Colleague: “Look how great he does with these language concepts on the tablet! He is so engaged!”
Both look down at the student’s fully retracted neck, eyes glued to the glowing tablet.
Me: “But will he generalize it?”
Colleague: “Will he generalize anything we teach him?”
It is fascinating the way that non-verbal children on the spectrum take ownership of their devices. The autistic brain is much more susceptible to the already massive impacts screens have on attention, sleep cycles and sensory integration. They often use it more to self stimulate (e.g. pressing the buttons or swiping the screen with the purpose of feeling the click or hearing specific sounds).
I have one student who loves the symbols for St. Patrick’s Day and Divorce… go figure. I have another one who enjoys creating large numbers and then playing it with his ear next to the output.
Teacher: “I’m so proud of the way he uses this device – he uses it all day. ”
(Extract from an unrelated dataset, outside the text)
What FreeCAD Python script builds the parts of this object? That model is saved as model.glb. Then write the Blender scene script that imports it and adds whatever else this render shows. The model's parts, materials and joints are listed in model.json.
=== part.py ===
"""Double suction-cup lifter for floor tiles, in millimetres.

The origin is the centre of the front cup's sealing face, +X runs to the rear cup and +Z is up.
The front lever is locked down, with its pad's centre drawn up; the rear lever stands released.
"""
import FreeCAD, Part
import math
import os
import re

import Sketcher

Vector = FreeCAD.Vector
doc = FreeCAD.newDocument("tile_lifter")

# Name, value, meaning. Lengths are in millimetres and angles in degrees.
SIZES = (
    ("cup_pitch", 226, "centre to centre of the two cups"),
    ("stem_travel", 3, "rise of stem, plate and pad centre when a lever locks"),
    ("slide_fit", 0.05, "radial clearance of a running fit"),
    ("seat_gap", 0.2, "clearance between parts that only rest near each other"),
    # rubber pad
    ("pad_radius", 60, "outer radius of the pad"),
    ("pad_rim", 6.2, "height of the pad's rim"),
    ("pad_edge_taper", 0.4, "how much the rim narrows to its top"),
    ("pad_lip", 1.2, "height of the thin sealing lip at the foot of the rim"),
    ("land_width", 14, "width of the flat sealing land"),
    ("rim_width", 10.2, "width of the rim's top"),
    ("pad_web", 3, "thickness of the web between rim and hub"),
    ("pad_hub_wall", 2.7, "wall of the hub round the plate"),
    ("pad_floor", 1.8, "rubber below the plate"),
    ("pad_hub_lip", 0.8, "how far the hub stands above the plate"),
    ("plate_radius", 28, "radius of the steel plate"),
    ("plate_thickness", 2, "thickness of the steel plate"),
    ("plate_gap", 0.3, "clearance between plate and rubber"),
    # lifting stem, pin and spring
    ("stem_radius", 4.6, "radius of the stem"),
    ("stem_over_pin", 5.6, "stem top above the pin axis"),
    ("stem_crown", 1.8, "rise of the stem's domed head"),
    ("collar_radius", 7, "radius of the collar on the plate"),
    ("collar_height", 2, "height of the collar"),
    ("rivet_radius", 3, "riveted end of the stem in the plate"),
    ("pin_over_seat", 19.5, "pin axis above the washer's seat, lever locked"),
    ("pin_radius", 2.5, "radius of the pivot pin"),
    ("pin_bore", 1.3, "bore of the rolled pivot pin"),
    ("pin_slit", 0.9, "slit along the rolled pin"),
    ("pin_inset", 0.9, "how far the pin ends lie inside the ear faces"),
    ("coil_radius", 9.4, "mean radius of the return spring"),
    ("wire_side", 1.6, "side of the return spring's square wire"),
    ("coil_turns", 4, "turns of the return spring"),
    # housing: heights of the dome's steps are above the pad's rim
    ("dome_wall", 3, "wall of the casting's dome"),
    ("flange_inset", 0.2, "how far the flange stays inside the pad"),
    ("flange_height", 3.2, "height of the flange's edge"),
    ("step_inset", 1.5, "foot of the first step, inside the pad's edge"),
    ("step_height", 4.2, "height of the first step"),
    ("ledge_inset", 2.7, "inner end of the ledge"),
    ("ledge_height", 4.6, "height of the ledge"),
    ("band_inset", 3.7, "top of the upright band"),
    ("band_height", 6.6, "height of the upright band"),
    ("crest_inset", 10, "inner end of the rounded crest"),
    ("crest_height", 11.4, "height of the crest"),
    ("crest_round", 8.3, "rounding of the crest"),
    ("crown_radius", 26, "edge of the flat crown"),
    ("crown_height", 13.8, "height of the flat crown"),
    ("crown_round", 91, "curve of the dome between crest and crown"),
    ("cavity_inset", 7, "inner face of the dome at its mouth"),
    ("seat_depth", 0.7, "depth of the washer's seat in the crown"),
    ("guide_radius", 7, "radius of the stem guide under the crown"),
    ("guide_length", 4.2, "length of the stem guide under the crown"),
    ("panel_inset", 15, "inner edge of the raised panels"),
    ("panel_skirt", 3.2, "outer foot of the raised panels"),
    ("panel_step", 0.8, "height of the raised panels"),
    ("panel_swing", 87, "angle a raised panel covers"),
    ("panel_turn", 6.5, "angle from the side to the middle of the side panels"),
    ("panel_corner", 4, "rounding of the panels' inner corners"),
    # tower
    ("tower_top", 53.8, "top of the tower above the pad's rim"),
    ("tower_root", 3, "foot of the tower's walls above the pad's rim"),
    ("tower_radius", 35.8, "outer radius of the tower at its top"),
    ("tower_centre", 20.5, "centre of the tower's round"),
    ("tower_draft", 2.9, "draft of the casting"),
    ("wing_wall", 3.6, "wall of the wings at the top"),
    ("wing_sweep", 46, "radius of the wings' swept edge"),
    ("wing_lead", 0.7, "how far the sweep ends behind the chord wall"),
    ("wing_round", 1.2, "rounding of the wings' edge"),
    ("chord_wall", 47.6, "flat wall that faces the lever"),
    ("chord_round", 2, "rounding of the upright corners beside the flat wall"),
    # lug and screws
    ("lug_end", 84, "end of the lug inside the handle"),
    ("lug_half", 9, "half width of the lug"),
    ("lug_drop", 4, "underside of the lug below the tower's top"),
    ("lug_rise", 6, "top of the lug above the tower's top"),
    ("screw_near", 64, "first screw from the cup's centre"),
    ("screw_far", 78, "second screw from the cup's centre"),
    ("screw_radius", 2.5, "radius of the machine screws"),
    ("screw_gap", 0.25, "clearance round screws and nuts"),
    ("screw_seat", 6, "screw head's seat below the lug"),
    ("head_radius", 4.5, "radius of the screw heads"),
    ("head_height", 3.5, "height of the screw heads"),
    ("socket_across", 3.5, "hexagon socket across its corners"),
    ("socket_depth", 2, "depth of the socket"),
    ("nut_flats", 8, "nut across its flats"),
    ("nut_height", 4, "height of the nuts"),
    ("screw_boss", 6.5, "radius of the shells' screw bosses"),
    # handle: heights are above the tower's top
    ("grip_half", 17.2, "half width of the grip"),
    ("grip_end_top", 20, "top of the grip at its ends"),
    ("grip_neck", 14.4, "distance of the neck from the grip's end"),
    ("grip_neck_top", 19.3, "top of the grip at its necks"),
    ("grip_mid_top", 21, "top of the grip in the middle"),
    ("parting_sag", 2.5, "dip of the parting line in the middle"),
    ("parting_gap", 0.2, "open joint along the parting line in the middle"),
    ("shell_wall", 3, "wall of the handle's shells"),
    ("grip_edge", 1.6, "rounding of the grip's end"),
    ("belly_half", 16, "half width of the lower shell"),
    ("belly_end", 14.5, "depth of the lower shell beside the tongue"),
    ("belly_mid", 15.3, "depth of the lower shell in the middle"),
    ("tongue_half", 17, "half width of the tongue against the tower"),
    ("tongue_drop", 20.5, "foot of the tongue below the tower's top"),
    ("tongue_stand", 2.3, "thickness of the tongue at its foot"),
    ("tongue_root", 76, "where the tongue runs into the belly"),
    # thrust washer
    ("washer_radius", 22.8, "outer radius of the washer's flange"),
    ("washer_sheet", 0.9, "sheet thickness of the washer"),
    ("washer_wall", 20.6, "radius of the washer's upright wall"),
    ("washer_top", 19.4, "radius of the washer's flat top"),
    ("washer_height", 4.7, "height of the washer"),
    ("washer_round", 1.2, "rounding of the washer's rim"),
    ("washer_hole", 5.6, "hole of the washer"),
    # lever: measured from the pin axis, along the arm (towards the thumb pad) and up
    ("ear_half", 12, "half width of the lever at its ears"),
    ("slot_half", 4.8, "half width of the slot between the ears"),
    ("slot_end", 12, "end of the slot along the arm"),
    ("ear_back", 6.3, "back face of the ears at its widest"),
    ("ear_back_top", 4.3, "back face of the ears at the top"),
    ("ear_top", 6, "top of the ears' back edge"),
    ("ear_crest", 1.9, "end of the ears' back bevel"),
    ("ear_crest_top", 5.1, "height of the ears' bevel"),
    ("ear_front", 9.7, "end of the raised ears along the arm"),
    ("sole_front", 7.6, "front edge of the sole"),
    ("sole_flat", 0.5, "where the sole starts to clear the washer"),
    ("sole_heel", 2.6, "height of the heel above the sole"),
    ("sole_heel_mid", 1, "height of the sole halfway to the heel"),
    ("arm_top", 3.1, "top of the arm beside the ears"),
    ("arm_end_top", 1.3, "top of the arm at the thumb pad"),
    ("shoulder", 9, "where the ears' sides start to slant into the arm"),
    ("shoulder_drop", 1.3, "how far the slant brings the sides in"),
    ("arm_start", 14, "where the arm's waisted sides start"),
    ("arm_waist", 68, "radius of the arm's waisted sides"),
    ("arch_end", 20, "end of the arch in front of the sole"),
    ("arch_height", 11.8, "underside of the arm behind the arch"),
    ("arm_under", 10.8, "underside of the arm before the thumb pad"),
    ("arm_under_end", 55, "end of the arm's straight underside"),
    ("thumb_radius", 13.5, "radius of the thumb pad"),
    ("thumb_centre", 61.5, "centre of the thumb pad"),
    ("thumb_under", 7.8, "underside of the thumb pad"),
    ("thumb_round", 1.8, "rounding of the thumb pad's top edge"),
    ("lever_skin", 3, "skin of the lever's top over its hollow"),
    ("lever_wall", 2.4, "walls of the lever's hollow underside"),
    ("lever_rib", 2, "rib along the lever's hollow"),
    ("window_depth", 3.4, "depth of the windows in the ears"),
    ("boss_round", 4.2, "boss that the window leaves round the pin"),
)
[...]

Student: types multiple buttons on the device; “We make shall bath shoes in face car not and boot pants the”
Me: *bangs head on desk*
As SLPs, we must understand what exactly this screen is doing and strive to create functional contexts for our clients to use their devices. We are fighting a war against pixilated addiction. Our client’s output for communication is the same medium used to input their insatiable appetite for images, sounds and textures. The same way an alcoholic walks past the liquor aisle on their way to the produce section in the supermarket.
We are authorities on the social linguistic aspects of communication and we are professionally obliged to understand how screen time affects all the domains we strive to improve in our clients. We must understand the severity of this and how screen time is impacting our clients, our children and ourselves.